Johnson’s singing soars over it all, at once tender, intimate, and vast. She introduces the role of internal witness to the work. Whereas Casel’s deadpan gaze in the opening scene made me acutely aware of my role as external witness, I am now also aware of the artists as witnesses to their own performance. Johnson, with her back to us, seems to sing primarily for Casel and Suresh. The timbre of her voice—tuned with pleasure—suggests that she is also singing for herself. As the audience, we are the lucky vicarious recipients of this song.
Who are Suresh and Casel dancing for? I wonder. The audience? Johnson? One another? Themselves?
This question becomes a driving curiosity for me as the work goes on—who is this for? I feel invited into a rich and layered secret space, as if each scene is just an iceberg of a profoundly deep process. The dancing at many points strikes me as the work of world-breaking and building—I see decomposition, devolution, disintegration, looping, primordial soup, breaking down, convergence, rupture, and rebuilding.
The object of this labor is never spoken out loud, but feels implied by the title: “Not About Race Dance.” In the conjurations of this all-BIPOC cast, I see the unraveling and reimagining of a world replete with systems designed to oppress all manner of intersections and identities; I see the interrogation of the artists’ personal experiences; pathways into their intimate internal worlds; and an exploration of being witnessed in the midst of this research. I also see a group of humans, just humans, dancing fully, generously, and, it seems, with joy.
In the layers and contradictions of how “not about race” and “all about race” the dancing seems, I am also invited to wonder: to what extent does my witnessing transform this work from “not about race” to “all about race?” This question is fueled greatly by the play between internal and external witnessing in the work. About halfway through, the artists huddle upstage to murmur in private communion.

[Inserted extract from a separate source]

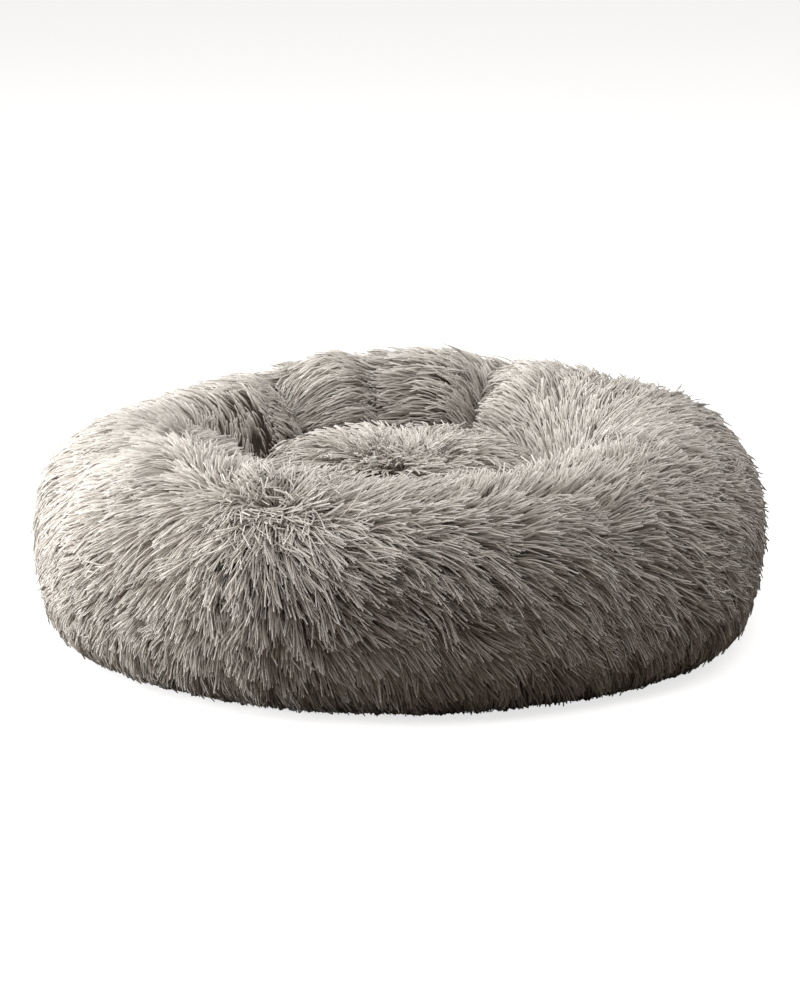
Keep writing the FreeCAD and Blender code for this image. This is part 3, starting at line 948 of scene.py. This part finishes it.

Under low light, they smile at one another, and after apparently agreeing on something (everyone nods), they slide back downstage for public viewing again.
This moment feels radical. As the artists prioritize their connections with one another, I am also invited to observe my role as witness. I sit with how it feels to be a white-bodied observer to the movement of this all-POC cast. Their choices at times place me as a voyeur, and actively signal that this work was not made with just my experience in mind. I also read it as a refusal to fall into the trope of the objectified Black or brown body. Though this performance has not been overly curated for me, I am left with no doubt that everything I am witnessing is willingly and authentically shared.
The use of projection and a mobile camera, often handled by the artists themselves, adds another layer to this witnessing. Over the course of the work, projected on the back wall we see a looping cityscape, a grainy photo of a wraparound porch (Home, I think), and various iterations of the dancing onstage through a distorted camera lens.
Mostly, the camera portrays an abstracted and delayed version of the action onstage. However, close to the end of the work, the camera’s eye clarifies for an unfiltered close-up of the dancers on stage. Styles Alexander has just completed a rabid rendition of an original punk song ending with, “I’m gay and it’s sick!”. Now they lie on the floor, back to the audience, speaking a poem into a mic.
Johnson and Suresh dance on the other side of the stage, and in between the dancers and Alexander, Casel holds the camera. First he gives us a close-up of Johnson and Suresh’s duet, and then he pans to a low angle of Alexander’s face, body stretched body fully along the floor. “If I continue to spiral, I am weaving through the alignment of being,” Alexander murmurs, their head halo-ed by a shin light beyond.
I am struck by the gentleness of the witnessing in this moment. A far cry from the detached or brutalist surveillance that camera technology often evokes, the projected image serves only to amplify the humanity of the artists in its eye. The image appears with a slight lag on the back wall, adding to the softness and creating a sense of time like a rubber band.
The piece ends with a tired and tender duet by Audrey Johson and Karla Quintero. As they turn around one another, I see a yielding and responsiveness. They eventually descend on opposite sides of the stage to crawl on their hands and knees towards the back screen. When they reach their destination, they turn to look at one another, and then the audience. As the lights fade, I wonder what they see in our sea of faces.
In the days since, I’ve continued to be struck by the complexity of my role as witness in this work. How did my own positionality influence my experience of the piece? What did others’ eyes see as they watched the same performance? What “unwritten subtitles” might I have missed, misread, or created of my own accord? And how does that map to how I write about the work? How would the subtitles for this review read?
I have also continued to mull on the question proposed by the opening image of the work: what was made more visible by this piece? At the top of the program, Gerald has included a note in which he thanks the cast for contributing so much of themselves throughout the process: “this was not always easy since we have worked to exhume and are constantly working to move past difficult histories as racialized bodies in predominantly white spaces.”
For me, perhaps the most powerful impression I had upon leaving this work was of race, not as an abstract concept, but a human one. One that lives inside of, on top of and between our bodies; one that shows up everywhere, but matters only because we matter. So in the end, what was made more visible to me was not so much “racism” or the “whiteness” of many dance spaces. It was the dancers themselves and the labor they contributed to staying present, visible, and connected to themselves and one another even as they performed for an audience. Every choice in the evening succeeded in amplifying their bodies, presence, and offerings. They were brown bodies dancing in a white cube, and they were also five incredibly generous artists sharing a small, incredibly substantial piece of themselves with us.
Thank you to Gerald Casel and his collaborators. I’m already eagerly awaiting the next offering.